RE: Nanny share vs Day Care Center ()

Following for responses, as I’m in the same boat!

RE: Nanny share vs Day Care Center ()


A 9 or 10 hour day full time daycare schedule seems to be running about $2100+ a month for an infant at a regular daycare in Berkeley, less at home daycares. Nanny share seems like it is cheaper or similar to the cost of daycare if you want fewer than 40 hours a week. If you want 40 hours a week (or maybe 45 or 50), daycare is most likely more cost effective. This article on BPN will probably be useful to you on nanny share pricing:

I have a 9 month old who has been in a formal daycare for 3 months. The pros I see for daycare are it's out of my home (no messes, it's preserved as my own environment, better for working from home - this is a huge personal factor for me, as I often work from home; this can also be resolved by doing the nanny share at the other person's home), it's completely legal, more eyes on the kids, more structure, more activities and equipment to play on, extremely consistent and reliable, and no issues on firing/rehiring when a nanny situation goes sideways or the nanny moves/has a schedule change. The cons are: a lot of sickness at first - my baby went from no illness the first 6 months to about 1 or 1 1/2 illnesses per month since starting, with a very persistent runny nose a lot of the time now, generally louder more chaotic environment that is tougher to take naps in, probably less personal attention than she'd get with a nanny and also less opportunity for her to go to parks and get outside.

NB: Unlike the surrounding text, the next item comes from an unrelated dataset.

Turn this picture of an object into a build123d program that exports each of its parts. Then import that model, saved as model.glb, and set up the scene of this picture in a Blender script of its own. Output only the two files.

Overall, I've been happy with doing daycare but I had that preference all along (mainly because I often work from home) so I tried to get into daycare early to avoid having to go the nanny route. I have friends who have loved/ do love their (shared and solo) nannies. Some of these people also had a nanny they had to fire because, for example, the nanny was very verbally harsh with the children. My only friend who has done both daycare and nanny says she prefers daycare, partly because it's more transactional for her. As with anything, a lot depends on the specifics of the situation.

Good luck! Hope all goes well for you and your family.